▶ _SUPPLIED INFORMATION_:
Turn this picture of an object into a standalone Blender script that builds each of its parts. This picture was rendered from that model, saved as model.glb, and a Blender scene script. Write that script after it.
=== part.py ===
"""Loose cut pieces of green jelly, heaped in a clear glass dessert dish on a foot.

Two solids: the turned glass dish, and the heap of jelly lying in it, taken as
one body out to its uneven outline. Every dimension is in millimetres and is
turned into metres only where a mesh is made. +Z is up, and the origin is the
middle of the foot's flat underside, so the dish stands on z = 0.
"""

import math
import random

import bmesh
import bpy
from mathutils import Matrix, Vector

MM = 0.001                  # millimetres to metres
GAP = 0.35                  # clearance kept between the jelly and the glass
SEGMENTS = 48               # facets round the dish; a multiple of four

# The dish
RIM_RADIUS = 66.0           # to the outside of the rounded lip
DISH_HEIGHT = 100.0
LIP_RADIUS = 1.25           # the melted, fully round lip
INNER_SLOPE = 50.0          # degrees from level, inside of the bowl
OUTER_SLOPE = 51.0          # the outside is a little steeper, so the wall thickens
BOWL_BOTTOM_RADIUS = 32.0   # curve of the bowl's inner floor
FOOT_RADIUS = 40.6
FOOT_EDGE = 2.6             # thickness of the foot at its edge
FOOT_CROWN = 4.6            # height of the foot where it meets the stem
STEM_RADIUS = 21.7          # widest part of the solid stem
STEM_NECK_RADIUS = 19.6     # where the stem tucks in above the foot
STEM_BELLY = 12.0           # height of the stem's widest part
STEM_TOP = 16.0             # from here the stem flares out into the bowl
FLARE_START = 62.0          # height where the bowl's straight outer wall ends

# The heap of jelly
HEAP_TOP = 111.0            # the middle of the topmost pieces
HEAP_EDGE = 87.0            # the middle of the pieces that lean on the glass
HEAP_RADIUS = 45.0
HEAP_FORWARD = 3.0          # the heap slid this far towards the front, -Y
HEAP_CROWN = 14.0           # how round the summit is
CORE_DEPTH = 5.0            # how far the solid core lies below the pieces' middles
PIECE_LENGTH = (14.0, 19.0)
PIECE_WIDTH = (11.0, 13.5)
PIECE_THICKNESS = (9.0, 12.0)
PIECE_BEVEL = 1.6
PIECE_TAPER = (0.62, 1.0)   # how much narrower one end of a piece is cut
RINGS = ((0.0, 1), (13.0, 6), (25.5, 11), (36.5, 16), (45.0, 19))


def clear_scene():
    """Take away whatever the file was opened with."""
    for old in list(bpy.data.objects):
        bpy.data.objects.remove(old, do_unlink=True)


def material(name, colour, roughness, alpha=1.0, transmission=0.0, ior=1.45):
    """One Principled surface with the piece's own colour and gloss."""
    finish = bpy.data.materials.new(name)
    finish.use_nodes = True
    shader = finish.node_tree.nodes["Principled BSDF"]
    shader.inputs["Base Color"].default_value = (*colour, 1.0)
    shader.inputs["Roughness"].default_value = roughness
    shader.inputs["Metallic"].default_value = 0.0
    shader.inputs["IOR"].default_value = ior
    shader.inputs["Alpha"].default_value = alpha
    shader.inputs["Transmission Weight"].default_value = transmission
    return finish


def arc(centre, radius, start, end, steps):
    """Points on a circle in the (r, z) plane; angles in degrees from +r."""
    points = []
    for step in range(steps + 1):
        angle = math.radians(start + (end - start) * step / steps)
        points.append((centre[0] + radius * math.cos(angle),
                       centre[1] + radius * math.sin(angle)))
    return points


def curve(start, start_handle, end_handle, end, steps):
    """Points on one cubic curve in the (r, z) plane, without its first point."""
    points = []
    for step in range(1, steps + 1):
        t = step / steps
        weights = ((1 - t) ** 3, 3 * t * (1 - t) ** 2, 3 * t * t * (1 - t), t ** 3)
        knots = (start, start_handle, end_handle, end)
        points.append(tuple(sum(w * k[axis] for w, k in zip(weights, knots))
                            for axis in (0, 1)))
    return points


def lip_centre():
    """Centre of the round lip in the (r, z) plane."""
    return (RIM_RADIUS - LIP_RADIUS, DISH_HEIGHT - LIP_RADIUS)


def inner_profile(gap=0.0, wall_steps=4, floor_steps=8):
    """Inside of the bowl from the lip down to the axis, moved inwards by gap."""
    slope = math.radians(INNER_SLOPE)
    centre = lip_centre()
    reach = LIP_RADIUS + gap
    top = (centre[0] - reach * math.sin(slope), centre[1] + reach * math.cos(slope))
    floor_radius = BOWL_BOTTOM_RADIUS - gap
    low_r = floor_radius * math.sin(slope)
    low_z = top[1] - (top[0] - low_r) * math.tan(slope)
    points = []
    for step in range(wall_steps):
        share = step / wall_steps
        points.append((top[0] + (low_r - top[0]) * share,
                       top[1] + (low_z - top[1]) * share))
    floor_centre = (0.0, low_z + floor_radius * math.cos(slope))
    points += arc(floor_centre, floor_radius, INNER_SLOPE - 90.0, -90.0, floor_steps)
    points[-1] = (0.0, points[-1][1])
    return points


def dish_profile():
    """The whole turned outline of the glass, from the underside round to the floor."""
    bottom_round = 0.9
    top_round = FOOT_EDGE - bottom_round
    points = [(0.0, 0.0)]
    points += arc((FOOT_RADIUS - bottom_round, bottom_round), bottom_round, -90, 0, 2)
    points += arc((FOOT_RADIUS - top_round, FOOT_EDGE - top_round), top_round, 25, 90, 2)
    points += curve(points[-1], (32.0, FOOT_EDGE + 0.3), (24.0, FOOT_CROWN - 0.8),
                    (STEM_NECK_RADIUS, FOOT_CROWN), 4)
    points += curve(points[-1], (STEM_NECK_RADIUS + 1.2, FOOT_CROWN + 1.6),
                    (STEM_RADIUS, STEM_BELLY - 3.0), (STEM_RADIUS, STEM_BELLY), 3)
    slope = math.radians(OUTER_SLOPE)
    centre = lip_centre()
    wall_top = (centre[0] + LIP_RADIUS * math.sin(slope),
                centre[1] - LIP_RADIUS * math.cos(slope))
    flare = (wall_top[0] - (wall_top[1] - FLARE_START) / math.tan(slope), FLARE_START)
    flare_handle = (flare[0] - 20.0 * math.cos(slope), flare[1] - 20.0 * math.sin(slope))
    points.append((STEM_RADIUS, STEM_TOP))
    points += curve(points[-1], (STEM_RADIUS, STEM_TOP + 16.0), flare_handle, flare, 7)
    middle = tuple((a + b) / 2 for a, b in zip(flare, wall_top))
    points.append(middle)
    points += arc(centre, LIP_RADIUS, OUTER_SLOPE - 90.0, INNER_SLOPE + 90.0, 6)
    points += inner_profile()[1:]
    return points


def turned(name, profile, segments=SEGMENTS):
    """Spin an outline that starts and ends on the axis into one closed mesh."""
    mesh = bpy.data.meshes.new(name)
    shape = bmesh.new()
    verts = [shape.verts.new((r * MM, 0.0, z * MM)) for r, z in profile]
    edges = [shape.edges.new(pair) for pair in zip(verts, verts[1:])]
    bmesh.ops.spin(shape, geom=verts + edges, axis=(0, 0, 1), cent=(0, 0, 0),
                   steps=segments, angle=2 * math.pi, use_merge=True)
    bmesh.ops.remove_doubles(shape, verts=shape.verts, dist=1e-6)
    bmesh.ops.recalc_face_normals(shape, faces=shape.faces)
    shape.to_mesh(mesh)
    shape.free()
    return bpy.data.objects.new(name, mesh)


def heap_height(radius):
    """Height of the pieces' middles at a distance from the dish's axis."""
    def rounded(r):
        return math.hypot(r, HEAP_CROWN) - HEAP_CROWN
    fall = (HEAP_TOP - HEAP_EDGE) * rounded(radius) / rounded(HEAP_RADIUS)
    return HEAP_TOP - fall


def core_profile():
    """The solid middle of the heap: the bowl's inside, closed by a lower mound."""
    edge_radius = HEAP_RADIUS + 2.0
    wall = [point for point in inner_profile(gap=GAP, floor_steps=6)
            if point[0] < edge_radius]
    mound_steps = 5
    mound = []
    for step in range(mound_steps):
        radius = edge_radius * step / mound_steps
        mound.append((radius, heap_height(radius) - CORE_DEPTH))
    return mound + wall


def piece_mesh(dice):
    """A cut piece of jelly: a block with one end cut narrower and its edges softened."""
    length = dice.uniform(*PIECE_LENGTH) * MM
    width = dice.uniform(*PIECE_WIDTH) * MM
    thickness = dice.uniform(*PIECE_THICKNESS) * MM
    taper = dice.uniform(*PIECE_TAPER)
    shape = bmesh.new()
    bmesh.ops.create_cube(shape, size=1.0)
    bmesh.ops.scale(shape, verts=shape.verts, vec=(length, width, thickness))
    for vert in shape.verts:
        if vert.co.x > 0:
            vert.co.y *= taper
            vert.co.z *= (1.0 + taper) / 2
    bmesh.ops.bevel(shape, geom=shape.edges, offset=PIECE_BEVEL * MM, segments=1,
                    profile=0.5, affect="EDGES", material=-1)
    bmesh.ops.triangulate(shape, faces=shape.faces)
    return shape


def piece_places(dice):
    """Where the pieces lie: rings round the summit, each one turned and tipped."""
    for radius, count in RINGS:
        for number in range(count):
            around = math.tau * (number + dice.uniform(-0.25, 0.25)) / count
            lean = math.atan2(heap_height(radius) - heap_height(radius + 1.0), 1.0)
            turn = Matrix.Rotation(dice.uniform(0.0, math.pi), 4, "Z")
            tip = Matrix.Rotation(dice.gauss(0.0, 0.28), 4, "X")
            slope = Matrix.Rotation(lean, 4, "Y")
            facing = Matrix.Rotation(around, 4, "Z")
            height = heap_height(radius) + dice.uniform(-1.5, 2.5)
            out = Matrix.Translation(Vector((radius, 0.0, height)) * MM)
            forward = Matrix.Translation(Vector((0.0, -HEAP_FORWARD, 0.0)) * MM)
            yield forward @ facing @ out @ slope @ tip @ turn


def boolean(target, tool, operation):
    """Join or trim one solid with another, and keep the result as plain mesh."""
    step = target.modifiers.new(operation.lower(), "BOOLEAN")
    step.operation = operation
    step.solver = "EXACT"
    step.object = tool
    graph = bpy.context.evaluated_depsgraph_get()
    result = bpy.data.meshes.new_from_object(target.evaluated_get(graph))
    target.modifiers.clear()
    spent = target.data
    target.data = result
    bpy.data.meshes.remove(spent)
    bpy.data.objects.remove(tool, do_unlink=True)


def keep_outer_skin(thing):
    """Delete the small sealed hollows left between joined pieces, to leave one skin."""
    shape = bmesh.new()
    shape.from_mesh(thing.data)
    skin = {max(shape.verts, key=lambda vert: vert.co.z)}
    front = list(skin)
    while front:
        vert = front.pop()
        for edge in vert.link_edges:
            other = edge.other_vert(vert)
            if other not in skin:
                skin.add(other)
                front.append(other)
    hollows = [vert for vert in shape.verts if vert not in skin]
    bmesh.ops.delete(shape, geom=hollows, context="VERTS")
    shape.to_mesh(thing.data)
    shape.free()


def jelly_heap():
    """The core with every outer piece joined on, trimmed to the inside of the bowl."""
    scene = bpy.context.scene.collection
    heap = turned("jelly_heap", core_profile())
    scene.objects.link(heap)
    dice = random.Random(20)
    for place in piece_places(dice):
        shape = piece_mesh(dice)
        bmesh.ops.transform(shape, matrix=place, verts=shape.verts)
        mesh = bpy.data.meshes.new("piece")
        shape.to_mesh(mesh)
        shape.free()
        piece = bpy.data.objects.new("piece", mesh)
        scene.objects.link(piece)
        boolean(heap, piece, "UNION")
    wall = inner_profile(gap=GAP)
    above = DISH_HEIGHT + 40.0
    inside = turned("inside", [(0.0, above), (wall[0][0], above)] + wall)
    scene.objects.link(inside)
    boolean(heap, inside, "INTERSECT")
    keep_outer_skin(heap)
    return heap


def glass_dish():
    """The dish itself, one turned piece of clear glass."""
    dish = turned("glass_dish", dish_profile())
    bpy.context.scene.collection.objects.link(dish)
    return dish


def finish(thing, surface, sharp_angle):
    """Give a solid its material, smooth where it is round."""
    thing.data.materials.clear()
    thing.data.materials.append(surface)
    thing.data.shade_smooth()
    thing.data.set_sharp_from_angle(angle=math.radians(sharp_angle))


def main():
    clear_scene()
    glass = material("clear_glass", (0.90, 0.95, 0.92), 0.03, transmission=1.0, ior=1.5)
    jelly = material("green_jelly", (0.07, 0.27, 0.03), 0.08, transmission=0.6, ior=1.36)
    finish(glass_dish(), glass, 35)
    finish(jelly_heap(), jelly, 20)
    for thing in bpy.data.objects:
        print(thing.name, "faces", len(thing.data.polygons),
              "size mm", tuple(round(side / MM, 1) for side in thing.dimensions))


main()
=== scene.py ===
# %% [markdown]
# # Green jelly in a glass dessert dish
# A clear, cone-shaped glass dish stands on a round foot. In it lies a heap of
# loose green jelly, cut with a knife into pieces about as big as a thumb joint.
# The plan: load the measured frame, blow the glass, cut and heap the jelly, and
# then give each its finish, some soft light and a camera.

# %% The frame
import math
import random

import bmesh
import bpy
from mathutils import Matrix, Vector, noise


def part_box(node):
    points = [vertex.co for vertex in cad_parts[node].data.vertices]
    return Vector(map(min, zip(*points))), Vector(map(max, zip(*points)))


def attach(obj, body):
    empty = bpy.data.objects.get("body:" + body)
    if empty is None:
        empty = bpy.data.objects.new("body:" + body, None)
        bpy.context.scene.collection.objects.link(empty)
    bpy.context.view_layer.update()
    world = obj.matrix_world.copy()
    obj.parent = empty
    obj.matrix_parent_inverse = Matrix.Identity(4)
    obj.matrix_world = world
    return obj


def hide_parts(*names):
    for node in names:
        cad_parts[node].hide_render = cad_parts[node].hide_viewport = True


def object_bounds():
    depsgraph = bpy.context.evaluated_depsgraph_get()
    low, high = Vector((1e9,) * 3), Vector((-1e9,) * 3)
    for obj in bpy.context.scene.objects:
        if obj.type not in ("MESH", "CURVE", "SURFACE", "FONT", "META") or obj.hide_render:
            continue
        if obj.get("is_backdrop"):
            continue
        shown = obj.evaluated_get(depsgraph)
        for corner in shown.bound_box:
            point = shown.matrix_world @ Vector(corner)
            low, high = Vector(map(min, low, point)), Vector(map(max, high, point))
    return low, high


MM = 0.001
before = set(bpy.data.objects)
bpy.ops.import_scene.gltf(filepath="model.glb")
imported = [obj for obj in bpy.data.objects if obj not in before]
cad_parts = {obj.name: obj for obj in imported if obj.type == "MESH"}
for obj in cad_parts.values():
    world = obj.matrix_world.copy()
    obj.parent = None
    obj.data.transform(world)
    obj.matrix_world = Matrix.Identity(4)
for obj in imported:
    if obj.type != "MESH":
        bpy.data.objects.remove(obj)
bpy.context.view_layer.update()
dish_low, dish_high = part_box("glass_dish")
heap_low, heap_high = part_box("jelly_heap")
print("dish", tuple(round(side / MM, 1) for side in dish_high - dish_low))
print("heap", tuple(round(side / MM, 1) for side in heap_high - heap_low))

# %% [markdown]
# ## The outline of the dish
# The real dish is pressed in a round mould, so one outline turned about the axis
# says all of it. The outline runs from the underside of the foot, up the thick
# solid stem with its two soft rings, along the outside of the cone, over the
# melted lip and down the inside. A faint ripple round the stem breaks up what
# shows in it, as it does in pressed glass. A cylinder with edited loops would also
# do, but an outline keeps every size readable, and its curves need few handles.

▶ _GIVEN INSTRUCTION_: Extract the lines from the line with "finish(jelly_heap(), jelly, 20)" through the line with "points = [vertex.co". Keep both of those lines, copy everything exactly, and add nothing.

▶ _ANSWER TO THE PROBLEM_:
    finish(jelly_heap(), jelly, 20)
    for thing in bpy.data.objects:
        print(thing.name, "faces", len(thing.data.polygons),
              "size mm", tuple(round(side / MM, 1) for side in thing.dimensions))


main()
=== scene.py ===
# %% [markdown]
# # Green jelly in a glass dessert dish
# A clear, cone-shaped glass dish stands on a round foot. In it lies a heap of
# loose green jelly, cut with a knife into pieces about as big as a thumb joint.
# The plan: load the measured frame, blow the glass, cut and heap the jelly, and
# then give each its finish, some soft light and a camera.

# %% The frame
import math
import random

import bmesh
import bpy
from mathutils import Matrix, Vector, noise


def part_box(node):
    points = [vertex.co for vertex in cad_parts[node].data.vertices]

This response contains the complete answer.